Magnetoelectric coupling characteristics of five-phase laminate composite transducers based on nanocrystalline soft magnetic alloy

Abstract

A five-phase laminate composite transducer based on nanocrystalline soft magnetic FeCuNbSiB alloy is presented, whose magnetoelectric (ME) coupling characteristics have been investigated. It is found that the resonant ME voltage coefficient of FeCuNbSiB/Terfenol-D/Pb(Zr1-x,Tix)O3 (PZT)/Terfenol-D/FeCuNbSiB (FMPMF) five-phase transducer is much larger than that of traditional Terfenol-D/PZT/Terfenol-D (MPM) transducer, resulting from the enhancement of the effective mechanical quality factor and effective piezomagnetic coefficient of the transducers.
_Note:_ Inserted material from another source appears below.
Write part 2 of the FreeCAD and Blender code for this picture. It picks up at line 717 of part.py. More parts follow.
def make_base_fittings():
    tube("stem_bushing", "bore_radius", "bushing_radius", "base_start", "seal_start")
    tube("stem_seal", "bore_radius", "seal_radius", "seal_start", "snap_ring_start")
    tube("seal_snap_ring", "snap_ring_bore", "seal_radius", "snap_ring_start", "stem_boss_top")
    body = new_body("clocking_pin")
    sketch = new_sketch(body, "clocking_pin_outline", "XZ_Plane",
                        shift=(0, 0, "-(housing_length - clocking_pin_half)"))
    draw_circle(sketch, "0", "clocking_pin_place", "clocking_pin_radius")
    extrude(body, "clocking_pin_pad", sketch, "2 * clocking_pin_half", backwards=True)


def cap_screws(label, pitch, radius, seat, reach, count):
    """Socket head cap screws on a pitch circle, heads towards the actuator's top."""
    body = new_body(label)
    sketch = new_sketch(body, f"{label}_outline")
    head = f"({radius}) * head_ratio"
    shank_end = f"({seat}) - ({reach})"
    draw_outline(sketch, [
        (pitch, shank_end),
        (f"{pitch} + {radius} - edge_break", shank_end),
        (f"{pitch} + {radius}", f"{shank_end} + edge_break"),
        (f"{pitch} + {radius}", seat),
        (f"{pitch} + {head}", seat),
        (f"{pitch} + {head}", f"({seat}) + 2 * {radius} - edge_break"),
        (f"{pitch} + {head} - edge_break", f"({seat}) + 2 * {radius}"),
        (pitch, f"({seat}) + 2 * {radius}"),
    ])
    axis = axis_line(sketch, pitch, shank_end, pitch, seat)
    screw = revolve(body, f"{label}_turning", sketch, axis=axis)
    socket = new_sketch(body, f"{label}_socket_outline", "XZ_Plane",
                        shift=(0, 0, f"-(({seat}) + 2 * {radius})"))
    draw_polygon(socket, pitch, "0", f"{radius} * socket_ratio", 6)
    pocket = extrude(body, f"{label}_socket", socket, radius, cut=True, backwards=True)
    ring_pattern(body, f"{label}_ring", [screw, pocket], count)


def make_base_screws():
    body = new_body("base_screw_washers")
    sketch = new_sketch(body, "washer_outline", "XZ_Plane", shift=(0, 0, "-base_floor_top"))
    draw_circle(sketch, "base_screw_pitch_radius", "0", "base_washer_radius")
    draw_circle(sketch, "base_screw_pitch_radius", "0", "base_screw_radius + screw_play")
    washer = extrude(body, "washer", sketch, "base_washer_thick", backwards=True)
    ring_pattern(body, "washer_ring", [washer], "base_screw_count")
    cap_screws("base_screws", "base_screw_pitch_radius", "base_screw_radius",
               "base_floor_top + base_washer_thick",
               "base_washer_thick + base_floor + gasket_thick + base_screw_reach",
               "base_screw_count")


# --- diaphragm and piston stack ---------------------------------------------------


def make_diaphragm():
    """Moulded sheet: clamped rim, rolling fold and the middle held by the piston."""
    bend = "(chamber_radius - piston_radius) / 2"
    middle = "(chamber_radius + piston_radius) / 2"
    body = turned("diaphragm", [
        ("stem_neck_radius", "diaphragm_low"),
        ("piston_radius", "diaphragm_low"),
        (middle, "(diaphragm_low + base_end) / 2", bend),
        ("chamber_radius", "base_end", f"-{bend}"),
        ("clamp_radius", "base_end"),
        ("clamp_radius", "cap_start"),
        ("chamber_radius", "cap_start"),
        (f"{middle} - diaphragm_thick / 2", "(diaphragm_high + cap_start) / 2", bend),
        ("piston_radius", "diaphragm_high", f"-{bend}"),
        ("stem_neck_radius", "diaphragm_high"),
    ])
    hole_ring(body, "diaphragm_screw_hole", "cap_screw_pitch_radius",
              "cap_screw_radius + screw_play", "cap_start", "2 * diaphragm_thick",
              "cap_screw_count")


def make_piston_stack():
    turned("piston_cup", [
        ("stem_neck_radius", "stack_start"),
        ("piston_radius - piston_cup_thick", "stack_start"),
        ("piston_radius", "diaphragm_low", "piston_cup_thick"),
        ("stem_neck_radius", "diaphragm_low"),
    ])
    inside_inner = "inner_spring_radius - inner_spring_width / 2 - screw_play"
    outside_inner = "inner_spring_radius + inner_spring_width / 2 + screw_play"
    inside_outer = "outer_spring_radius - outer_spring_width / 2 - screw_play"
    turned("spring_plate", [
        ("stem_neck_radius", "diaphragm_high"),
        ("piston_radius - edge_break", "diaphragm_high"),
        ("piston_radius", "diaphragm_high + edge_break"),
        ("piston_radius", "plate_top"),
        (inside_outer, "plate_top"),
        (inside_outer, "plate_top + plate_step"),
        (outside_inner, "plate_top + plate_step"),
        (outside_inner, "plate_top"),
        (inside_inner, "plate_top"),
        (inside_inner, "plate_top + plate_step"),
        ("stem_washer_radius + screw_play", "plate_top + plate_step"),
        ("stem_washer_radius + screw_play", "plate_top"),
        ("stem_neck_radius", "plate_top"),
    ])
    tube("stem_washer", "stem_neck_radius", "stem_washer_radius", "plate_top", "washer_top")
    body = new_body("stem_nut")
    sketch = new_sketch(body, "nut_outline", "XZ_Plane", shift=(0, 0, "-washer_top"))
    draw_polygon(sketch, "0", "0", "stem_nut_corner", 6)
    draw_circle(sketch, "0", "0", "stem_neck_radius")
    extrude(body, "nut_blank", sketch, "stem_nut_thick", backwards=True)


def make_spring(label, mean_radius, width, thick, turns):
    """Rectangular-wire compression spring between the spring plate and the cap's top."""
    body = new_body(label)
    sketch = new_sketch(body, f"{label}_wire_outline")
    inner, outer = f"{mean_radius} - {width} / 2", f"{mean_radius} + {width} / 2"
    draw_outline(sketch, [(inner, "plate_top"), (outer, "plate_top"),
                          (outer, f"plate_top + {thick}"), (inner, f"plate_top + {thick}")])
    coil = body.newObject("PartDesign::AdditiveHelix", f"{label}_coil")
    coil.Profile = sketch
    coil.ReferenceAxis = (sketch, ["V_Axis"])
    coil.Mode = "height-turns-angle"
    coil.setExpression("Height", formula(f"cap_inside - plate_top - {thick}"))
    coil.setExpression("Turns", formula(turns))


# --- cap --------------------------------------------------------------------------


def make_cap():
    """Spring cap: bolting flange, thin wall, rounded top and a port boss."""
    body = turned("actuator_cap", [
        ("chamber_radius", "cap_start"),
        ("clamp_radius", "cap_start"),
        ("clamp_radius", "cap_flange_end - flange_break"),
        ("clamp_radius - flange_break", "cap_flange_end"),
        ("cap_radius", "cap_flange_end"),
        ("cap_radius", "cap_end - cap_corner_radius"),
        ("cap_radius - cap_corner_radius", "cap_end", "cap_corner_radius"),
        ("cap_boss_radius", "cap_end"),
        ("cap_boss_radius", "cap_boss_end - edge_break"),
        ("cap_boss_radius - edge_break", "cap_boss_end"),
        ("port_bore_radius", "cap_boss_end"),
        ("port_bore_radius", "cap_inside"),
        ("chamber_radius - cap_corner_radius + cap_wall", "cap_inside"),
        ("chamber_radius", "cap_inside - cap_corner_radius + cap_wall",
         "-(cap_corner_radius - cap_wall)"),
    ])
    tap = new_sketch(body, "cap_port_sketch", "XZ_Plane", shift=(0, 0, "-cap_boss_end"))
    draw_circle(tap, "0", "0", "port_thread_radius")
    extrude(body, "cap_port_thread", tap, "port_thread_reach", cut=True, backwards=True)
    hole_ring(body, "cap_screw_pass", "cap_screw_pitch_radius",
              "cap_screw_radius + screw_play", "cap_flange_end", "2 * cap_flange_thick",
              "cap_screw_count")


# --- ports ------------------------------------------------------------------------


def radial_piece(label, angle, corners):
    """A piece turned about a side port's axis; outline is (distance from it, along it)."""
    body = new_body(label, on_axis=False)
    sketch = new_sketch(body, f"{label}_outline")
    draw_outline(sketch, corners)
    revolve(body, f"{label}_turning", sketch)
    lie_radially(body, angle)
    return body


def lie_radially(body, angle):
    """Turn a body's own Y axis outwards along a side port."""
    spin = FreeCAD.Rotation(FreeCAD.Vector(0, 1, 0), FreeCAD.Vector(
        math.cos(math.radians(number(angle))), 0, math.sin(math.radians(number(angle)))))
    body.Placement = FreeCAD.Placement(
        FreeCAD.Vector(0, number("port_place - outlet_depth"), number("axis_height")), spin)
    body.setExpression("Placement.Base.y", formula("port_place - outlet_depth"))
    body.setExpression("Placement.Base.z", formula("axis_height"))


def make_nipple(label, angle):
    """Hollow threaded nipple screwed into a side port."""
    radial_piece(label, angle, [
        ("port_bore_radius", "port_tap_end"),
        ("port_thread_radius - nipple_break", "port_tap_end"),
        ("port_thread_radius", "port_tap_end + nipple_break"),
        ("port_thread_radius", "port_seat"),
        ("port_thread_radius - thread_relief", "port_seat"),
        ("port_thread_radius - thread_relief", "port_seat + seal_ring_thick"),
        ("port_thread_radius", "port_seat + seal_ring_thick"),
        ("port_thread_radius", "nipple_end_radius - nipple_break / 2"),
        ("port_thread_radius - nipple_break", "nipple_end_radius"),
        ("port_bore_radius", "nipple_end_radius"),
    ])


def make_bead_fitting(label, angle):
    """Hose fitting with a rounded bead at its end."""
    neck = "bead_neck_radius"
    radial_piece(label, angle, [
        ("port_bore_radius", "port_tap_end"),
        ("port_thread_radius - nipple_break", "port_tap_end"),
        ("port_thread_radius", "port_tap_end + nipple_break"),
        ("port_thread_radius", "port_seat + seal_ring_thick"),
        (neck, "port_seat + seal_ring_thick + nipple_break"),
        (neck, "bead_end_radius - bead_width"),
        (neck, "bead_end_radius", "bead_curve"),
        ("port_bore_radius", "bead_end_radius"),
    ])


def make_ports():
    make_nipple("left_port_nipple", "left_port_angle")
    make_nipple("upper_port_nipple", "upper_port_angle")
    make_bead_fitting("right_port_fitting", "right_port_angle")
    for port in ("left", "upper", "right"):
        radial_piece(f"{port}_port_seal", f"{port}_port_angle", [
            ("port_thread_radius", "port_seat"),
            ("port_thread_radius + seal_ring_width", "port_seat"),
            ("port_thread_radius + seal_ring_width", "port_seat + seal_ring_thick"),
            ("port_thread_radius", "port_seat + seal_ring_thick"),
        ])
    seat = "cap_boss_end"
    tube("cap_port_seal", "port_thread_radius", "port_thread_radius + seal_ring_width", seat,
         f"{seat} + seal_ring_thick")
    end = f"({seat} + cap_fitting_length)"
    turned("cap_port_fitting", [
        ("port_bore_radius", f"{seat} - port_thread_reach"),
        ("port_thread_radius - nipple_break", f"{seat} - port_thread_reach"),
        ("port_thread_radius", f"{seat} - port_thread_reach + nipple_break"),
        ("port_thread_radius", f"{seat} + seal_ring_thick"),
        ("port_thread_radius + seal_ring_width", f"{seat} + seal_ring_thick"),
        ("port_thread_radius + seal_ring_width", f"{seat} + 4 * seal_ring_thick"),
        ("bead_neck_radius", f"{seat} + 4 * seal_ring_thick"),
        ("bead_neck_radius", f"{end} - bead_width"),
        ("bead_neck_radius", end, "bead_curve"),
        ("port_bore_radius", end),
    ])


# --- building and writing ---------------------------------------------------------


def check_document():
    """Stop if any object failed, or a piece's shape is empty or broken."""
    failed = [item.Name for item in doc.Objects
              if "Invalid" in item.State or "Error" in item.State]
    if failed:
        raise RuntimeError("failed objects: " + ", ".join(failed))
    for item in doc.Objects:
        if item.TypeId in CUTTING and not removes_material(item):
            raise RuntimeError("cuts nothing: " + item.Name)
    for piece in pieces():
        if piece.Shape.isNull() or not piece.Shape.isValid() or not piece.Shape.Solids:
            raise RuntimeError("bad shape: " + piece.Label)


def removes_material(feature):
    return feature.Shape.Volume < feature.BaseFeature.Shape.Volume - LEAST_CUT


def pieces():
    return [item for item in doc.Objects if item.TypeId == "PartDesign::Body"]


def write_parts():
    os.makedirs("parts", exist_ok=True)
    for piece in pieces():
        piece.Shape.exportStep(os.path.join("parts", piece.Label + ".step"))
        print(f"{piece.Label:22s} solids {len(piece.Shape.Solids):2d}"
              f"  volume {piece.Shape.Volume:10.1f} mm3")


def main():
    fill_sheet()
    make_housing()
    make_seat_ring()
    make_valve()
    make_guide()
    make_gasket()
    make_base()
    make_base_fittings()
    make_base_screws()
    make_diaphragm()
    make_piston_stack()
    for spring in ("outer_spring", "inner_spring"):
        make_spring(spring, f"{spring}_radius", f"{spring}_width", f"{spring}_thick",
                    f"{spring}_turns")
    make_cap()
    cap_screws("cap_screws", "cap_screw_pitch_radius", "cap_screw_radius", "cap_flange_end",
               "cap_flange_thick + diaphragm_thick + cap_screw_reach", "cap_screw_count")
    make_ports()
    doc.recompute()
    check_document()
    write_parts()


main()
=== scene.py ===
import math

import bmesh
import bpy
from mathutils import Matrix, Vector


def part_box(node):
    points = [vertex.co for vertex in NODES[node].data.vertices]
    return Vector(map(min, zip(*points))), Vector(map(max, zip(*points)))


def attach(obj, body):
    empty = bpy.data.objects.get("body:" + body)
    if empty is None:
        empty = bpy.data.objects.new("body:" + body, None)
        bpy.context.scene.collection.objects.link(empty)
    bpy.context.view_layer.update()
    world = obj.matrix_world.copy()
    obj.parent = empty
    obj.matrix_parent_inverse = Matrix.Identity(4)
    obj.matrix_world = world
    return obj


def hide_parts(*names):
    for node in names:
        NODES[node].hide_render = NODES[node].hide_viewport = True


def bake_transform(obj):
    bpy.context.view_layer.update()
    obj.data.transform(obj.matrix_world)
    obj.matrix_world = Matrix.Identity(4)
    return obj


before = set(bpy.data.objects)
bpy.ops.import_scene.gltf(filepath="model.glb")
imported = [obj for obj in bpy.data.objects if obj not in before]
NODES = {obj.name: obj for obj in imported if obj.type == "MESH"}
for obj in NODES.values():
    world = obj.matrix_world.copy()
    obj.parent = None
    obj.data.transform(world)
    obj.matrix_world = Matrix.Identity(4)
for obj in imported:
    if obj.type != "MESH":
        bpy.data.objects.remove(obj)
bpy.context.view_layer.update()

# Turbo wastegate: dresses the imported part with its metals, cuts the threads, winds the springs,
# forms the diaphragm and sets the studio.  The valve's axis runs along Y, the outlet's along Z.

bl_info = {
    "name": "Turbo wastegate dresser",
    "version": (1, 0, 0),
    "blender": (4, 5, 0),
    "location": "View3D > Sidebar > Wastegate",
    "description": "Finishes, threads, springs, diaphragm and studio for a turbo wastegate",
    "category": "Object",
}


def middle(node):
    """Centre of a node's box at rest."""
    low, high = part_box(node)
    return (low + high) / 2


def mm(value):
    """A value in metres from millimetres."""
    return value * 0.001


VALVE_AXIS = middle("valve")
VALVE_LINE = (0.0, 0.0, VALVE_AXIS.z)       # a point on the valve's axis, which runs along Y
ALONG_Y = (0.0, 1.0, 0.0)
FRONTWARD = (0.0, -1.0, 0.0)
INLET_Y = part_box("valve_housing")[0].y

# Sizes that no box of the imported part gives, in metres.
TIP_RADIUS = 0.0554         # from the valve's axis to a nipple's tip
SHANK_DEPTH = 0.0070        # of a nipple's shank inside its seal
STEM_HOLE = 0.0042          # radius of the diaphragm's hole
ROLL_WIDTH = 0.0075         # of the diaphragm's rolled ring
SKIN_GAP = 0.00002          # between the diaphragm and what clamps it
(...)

Appropriate FeCuNbSiB layer thickness is propitious to the resonant and low-frequency ME coupling characteristics. The maximum resonant ME voltage coefficient achieves 4.81 V/Oe with FeCuNbSiB layer thickness is 60 μm under the DC bias magnetic field Hb = 77 Oe, which is 1.48 times as great as that of traditional MPM transducer. In addition, the maximum ME voltage coefficient at low frequency is 51.2 mV/Oe under the DC bias magnetic field Hb = 442 Oe, which is 1.26 times as great as that of traditional MPM transducer. It indicates that the mentioned five-phase laminate composite transducers have great potential for the application of highly sensitive dc magnetic field sensing and vibration energy harvesting.